After such transformation, we then exclude such features which do have only one bin/category after binning. These features have zero-variance, thus they would not add any contribution in terms of predictions.
Once we have our data prepared, we move to the next step which the feature selection. We use an iterative process - each model with default hyperparameters is tuned using Bayesian Optimization with Stratified 10-fold Cross Validation. Afterwards, such tuned model is then used within Recursive Feature Elimination (RFE) with 10-fold Cross Validation which outputs a set of optimal features. Both tuning and feature selection is being conducted on the training set while maximizing an objective function of F1 score. Assuming
The next step is the selection of the final model. Again we use an iterative process - each model with default hyperparameters is tuned on ach set of features selected within RFE in the previous step, particularly on training set. This optimization is again being conducted on the training set while maximizing an objective function of F1 score.
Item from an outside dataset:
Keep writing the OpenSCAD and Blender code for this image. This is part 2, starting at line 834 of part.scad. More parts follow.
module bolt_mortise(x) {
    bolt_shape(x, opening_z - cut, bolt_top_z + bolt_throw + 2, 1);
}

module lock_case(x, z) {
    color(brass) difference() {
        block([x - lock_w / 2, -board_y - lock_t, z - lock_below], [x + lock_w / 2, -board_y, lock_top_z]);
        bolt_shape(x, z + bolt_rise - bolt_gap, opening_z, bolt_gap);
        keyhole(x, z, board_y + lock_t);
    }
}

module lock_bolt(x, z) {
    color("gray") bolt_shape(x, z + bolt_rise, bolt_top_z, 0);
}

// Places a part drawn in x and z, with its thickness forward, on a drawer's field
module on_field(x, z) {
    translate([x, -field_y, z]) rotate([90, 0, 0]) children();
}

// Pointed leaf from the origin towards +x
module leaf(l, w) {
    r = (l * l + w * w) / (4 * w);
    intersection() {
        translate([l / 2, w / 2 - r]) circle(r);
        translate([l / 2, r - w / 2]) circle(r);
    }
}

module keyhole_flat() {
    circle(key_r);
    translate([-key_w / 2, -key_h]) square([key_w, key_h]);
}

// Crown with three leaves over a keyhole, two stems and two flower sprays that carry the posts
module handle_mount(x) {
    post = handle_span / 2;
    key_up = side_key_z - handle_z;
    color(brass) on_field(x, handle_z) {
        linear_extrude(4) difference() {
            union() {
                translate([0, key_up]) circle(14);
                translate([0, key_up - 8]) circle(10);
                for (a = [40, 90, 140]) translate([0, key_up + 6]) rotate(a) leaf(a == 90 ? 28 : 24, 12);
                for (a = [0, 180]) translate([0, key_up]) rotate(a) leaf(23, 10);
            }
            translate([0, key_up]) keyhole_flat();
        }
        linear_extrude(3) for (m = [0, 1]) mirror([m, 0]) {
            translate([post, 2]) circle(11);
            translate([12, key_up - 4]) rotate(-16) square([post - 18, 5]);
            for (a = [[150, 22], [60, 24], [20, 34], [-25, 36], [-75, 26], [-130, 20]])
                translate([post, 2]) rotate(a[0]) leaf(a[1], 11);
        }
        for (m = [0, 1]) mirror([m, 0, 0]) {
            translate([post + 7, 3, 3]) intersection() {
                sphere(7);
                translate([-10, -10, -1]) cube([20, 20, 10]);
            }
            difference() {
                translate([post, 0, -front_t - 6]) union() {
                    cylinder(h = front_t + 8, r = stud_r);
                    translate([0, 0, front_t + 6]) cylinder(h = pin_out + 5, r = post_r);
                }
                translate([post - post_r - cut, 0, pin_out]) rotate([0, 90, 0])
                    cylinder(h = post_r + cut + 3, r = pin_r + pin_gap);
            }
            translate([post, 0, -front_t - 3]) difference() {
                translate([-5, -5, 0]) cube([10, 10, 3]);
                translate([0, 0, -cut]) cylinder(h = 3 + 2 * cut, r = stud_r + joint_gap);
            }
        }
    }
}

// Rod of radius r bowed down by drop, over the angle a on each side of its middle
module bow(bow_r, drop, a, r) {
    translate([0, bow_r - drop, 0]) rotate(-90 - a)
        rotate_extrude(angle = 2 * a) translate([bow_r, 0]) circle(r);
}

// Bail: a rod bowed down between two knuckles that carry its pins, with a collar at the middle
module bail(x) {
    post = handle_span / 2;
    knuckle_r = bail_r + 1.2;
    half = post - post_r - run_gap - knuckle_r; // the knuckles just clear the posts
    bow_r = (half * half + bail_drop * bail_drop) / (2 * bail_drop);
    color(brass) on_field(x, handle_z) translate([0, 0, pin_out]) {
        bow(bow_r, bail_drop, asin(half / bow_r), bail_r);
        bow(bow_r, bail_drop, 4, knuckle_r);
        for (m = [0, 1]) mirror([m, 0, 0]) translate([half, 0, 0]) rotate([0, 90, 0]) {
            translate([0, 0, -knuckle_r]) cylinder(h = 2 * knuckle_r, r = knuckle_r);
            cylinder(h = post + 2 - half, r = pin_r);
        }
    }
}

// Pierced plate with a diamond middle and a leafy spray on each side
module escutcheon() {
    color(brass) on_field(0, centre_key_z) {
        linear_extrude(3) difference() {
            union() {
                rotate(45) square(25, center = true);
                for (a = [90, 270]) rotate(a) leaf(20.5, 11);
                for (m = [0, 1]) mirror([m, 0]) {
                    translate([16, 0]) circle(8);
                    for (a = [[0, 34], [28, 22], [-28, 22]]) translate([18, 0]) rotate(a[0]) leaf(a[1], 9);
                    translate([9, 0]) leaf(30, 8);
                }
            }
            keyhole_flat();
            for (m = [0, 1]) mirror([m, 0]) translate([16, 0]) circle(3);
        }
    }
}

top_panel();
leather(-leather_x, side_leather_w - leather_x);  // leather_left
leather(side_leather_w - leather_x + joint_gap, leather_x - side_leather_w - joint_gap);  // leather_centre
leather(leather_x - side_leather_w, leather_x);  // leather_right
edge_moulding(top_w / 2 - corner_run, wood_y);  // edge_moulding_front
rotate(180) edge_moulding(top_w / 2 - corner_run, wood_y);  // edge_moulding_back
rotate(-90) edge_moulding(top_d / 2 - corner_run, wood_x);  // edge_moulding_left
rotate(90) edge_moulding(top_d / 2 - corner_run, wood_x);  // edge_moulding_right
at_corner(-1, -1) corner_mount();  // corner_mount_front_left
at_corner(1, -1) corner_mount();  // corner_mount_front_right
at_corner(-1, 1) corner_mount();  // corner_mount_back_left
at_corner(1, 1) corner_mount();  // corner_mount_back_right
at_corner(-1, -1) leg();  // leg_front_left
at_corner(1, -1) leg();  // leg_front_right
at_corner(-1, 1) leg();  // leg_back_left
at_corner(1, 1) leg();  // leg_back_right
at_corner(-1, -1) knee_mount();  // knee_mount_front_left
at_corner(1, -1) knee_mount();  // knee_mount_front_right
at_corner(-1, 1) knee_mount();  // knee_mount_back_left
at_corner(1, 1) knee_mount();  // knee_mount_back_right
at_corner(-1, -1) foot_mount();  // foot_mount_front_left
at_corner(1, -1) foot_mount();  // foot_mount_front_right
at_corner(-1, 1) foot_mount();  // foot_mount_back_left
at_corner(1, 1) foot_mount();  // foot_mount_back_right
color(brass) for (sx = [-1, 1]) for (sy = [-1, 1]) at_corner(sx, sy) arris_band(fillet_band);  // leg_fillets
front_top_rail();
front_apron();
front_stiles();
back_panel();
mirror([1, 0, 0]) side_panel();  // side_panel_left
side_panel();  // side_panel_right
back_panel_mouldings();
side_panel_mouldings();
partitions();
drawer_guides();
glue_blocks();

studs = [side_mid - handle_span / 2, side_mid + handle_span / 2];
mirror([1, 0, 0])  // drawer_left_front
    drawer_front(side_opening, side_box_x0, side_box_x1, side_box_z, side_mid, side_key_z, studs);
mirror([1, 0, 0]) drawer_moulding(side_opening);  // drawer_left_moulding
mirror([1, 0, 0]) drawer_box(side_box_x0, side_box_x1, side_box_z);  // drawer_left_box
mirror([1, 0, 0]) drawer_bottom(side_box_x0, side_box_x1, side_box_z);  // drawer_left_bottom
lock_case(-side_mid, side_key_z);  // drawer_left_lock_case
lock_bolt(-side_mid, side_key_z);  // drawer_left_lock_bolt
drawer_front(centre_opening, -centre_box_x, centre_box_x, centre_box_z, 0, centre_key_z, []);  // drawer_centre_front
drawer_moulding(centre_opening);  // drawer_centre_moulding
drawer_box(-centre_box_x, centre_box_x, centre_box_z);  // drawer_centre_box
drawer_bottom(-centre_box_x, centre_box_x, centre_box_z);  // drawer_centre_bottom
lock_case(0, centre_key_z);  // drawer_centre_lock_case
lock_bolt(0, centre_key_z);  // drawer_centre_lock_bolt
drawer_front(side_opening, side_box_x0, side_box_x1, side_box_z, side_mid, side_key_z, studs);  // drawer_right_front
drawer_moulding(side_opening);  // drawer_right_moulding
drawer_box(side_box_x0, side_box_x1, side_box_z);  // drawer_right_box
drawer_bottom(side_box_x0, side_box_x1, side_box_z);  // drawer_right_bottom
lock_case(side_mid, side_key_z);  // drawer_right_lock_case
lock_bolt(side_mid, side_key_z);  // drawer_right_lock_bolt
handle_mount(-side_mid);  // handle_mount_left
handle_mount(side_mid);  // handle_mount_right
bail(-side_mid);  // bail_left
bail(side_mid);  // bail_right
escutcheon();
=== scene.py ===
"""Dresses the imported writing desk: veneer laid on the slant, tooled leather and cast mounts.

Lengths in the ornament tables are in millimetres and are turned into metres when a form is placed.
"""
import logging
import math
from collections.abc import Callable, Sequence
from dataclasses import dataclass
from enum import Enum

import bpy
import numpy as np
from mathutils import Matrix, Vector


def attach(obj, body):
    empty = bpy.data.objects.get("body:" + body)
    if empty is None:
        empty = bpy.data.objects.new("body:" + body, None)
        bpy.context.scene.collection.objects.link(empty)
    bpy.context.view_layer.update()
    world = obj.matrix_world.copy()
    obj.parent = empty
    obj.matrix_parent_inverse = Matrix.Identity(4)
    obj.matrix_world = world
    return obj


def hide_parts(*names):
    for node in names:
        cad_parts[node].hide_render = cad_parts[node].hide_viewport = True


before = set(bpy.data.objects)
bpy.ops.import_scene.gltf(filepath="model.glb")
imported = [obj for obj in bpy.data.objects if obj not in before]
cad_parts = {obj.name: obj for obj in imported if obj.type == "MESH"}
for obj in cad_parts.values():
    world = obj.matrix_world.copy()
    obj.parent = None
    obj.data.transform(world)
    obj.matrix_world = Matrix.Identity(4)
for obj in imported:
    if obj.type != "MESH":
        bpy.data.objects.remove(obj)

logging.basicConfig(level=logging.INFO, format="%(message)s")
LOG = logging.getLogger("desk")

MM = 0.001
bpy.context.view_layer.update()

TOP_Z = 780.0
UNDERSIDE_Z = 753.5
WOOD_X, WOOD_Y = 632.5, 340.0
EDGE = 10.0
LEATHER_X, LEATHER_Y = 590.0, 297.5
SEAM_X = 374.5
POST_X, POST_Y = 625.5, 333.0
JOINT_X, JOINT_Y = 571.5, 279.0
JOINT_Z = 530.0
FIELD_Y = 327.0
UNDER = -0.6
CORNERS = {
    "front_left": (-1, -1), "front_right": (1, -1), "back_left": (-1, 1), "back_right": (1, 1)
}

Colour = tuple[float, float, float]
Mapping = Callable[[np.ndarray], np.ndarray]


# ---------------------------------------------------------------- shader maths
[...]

Then, each tuned model is then evaluated on the validation set. We select the final model based on the best scores evaluated on the validation set.
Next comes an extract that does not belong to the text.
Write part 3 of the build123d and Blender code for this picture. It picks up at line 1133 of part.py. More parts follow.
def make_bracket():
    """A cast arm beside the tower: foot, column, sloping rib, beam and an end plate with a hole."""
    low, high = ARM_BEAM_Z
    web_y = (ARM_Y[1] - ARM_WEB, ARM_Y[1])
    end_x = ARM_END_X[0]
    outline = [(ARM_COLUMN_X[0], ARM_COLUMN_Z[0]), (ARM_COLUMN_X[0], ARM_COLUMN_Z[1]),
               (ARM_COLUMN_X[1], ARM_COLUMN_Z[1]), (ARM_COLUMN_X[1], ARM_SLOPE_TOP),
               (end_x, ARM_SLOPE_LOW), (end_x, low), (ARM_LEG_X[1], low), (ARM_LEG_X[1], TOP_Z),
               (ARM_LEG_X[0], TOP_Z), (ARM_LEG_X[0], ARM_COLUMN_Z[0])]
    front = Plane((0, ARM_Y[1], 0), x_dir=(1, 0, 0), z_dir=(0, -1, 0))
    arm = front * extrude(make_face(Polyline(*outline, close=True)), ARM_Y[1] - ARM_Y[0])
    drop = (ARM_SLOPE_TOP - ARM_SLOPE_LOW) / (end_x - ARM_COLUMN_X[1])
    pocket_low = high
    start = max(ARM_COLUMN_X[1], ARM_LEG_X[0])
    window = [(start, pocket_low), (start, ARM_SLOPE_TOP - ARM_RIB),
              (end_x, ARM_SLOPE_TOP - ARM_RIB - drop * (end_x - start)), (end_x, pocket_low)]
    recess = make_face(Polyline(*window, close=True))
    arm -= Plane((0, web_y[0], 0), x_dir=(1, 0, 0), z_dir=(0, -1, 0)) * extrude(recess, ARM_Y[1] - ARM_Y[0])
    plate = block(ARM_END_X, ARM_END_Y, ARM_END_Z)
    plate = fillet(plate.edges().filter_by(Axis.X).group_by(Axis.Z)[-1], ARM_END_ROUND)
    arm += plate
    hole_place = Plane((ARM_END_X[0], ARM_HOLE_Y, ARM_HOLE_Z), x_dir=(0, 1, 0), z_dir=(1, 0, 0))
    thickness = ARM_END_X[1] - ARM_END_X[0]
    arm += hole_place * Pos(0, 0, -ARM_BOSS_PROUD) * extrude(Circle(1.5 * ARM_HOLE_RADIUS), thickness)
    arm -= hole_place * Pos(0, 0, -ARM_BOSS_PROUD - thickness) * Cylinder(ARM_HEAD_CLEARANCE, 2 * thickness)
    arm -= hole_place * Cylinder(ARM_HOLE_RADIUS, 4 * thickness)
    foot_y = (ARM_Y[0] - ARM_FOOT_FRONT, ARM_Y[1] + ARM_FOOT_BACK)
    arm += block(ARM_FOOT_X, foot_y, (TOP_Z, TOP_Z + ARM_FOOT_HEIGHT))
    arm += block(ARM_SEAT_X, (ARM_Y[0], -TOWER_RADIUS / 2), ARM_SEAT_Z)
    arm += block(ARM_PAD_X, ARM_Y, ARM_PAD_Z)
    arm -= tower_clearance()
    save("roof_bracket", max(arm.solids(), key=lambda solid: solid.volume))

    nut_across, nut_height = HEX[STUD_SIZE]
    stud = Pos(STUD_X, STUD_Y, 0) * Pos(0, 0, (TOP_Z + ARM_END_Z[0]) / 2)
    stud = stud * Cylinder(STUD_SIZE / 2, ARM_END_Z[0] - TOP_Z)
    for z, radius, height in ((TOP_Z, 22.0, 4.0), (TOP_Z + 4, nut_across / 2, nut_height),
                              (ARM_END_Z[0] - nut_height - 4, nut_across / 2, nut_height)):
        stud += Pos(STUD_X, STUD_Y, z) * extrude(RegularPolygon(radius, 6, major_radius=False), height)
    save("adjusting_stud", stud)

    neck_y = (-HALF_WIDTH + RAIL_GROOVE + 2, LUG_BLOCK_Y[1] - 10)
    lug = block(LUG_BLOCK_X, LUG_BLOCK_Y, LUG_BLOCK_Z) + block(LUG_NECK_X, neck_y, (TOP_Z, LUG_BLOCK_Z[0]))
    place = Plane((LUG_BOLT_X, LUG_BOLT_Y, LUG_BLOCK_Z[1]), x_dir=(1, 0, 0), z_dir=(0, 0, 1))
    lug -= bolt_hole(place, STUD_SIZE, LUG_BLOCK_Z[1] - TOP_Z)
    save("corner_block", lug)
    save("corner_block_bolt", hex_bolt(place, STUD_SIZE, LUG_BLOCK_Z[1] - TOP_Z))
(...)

This final model is then built/fitted on the joined training and validation set which do have only the optimal features which are related to this final model (on which the final model has been fitted on the training set within the final model selection).
Once the model is built, we then evalute it on the hold out set - test set. We calculate such metrics which can be derived from the confusion matrix, such as Accuracy, Precision, Recall or F1 score. We also calculate other metrics which can be derived from the estimated probabilities, such as AUC, Gini coefficient, Kolmogorov-Smirnov test or Brier score loss.
Besides, we also construct a ROC curve and Learning curve to depict the model performance, as well as the plot of SHAP values to depict the contributions of features to a prediction.